First place is the unanimous pick: the Ford Mustang GT. The creator's description is essentially a horror story. The car has no brakes — not in the literal sense, but in the practical sense that nothing you do will slow it down in time for a corner. Enter a turn, hit the wall. Ten oxen could not pull it back onto line. The red drift, the universal recovery tool every other Ace Racer driver depends on, does not slow the Mustang GT down — it accelerates the car instead. Turning the chassis sideways does nothing. Even a Pagani-style super drift would have to admit defeat against this thing.
The capper is the creator's claim that even the most respected Bugatti specialist in the community brakes ten or more car-lengths early when driving the Mustang GT. That is not a casual note — that is a serious admission that the highest-level players in the game still respect this car's stopping problem. It earns the top spot not because it is bad, but because the difficulty curve is unlike anything else in the lineup.
| Position | Car | Defining flaw |
|---|---|---|
| 2nd | Jaguar XJ220 | Front and rear behave as two cars; slick chassis |
| 1st | Ford Mustang GT | Red drift accelerates instead of slowing; no usable brake into corners |
It is worth noting that the Ford Mustang line in Ace Racer has multiple variants — the 2015 Ares trim, the 2015 Night Viper, the 2017 model, and the 2020 Graffiti Tribe edition. The video specifies the GT trim as the difficulty winner, which separates it from the more user-friendly Mustang variants used in tier-list discussions of the Ares-style Interceptor build. Different chassis tunes, different driving experience.
Where These Cars Sit in the Wider Tier Picture
Difficulty and tier ranking are not the same axis, and that is worth driving home before anyone files a Mustang GT under "trash." The community tier list places cars by competitive viability with a skilled pilot, while this countdown ranks by skill floor. A car can sit in S tier and still be brutally hard — and a hard car is not automatically meta.
Here is how the difficulty ten map onto the tier landscape, where the dossier provides confirmation:
- Strong meta picks largely absent from this list: Nissan GT-R Nismo, Aston Martin Vanquish, Disruptor, Singularity, Zepyhrus, Faraday, Zen, Infiniti Prototype, Shining, Motoracer, Mini JCW, Helios, Catalyst. These are the cars top players actually run because their ultimates carry hard and their handling is forgiving enough to not throw away laps.

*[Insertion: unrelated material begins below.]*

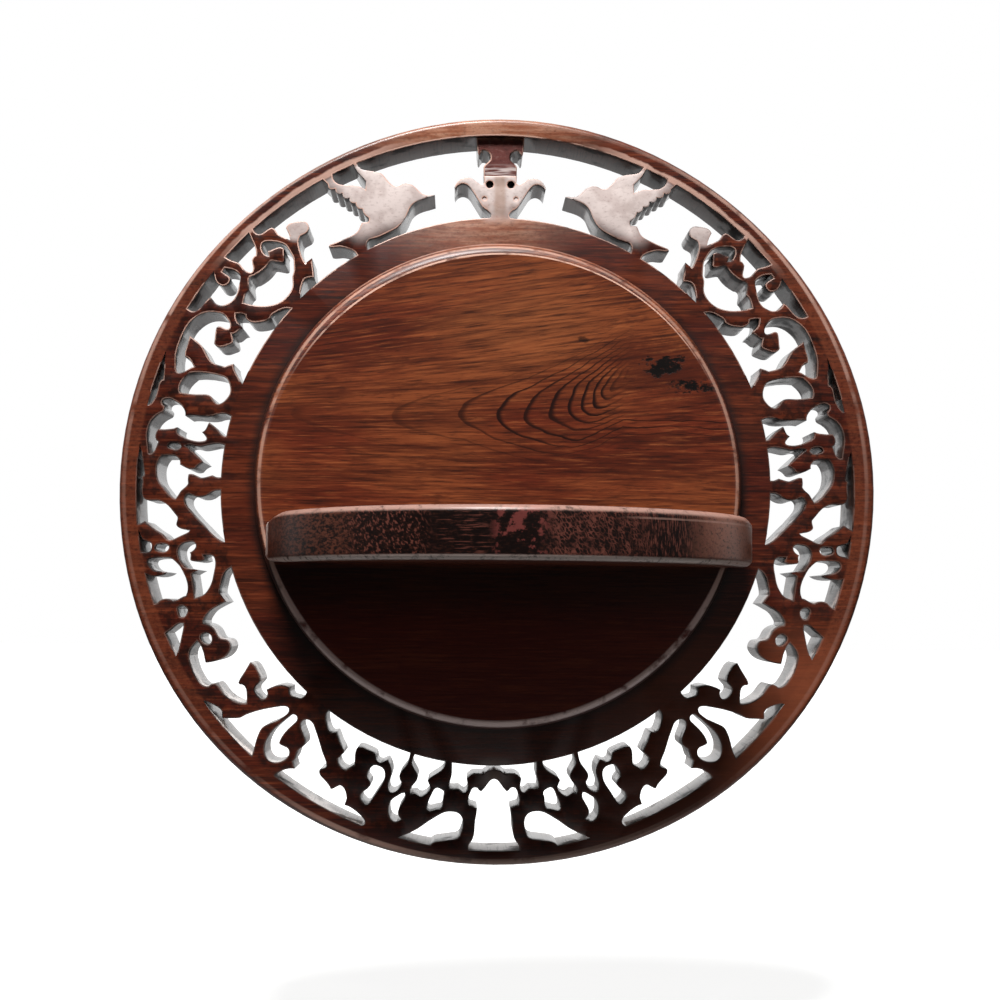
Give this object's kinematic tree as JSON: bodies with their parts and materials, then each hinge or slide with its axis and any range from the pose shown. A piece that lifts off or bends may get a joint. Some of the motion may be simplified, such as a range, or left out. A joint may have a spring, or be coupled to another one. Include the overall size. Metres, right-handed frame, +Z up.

- Cars from this difficulty list that appear in the lower tiers of the consolidated list: Aston Martin DB11 (B tier Speedster), BMW M8 GTE (B tier Speedster), Ford Focus RS (B tier Supporter), Volkswagen Beetle (B tier Supporter). None of these are difficulty-ten picks, but they share a theme of being unimpressive at the top end.
- Cars in this difficulty list with no clear meta home: Honda S2000, Jaguar XJ220, ZEEKR 001, Volkswagen Passat, Porsche Taycan. Most show up as flavour picks, gacha pulls, or roleplay cars rather than ranked staples.
The takeaway for new players: an S-tier sticker on a tier list does not promise an easy ride. The Helios Interceptor, for instance, is dominant when held at the front of the pack — its tire-flame ultimate strips enemy ECU and slipstream — but you have to actually hold the lead until it charges, and that requires clean driving. Conversely, a Rare like the Ares is perfectly easy to drive and perfectly viable as a starter Interceptor, while the Mustang GT, sharing the same Ford Mustang nameplate, sits at the bottom of this difficulty pile.
Practical Approach for Drivers Tackling These Cars
If after all that you still want to take any of these on, the order of operations matters. The Ford Mustang GT, the Jaguar XJ220, and the Honda S2000 are not cars you take into ranked cold. They want lab time on tracks you already know.
A reasonable ramp:
- Spend serious time in something predictable first. The 911 GT2 RS, with Cyclone Charge handling sharp corners for you and a 30 km/h headstart cushion at launch, is the obvious teaching tool. The Volkswagen I.D.R as a starter Supporter teaches you how slipstreaming and turbo duration work without punishing mistakes hard.
- Move to the medium-difficulty Interceptors next. Ares is starter-available and shares its ultimate with the Mustang's Interceptor cousin, giving you a feel for collision-based playstyles. BMW i8 teaches you how partial-charge starts and electric-barrier control shape the front of the pack.
- Only then approach the difficulty list — and approach it in reverse. Start with the tenth-place Hellcat, where the danger is mostly aggression management, and work upward. Skipping straight to the Mustang GT or XJ220 because they look interesting almost guarantees a frustrated quit.
A short pros-cons block for the players still tempted:
Pros of running difficulty-tier cars:
- Real skill development; once you tame an S2000 or SF90, normal cars feel trivial
- Genuine top-end ceiling on Mustang GT and XJ220 in expert hands
- Distinctive handling identity makes lobbies more memorable
Cons:
- Lap consistency is awful until you put in serious practice
- Most have no competitive justification over tier-list S picks
- Red-drift mechanics behave abnormally on Mustang GT and ZEEKR 001 specifically, breaking habits learned elsewhere
- ECU and durability advantages from cars like Helios and Vanquish are completely wasted if your chassis is fighting you
The blunter version: if you are climbing ranked, drive the Vanquish, the Singularity, the Disruptor, the Shining. If you are bored of winning the same way and want a project, start at the bottom of this list and earn your way up. Both choices are valid, but they are not the same choice, and pretending otherwise is how you waste a season's worth of resources upgrading a Passat that was never going to carry you.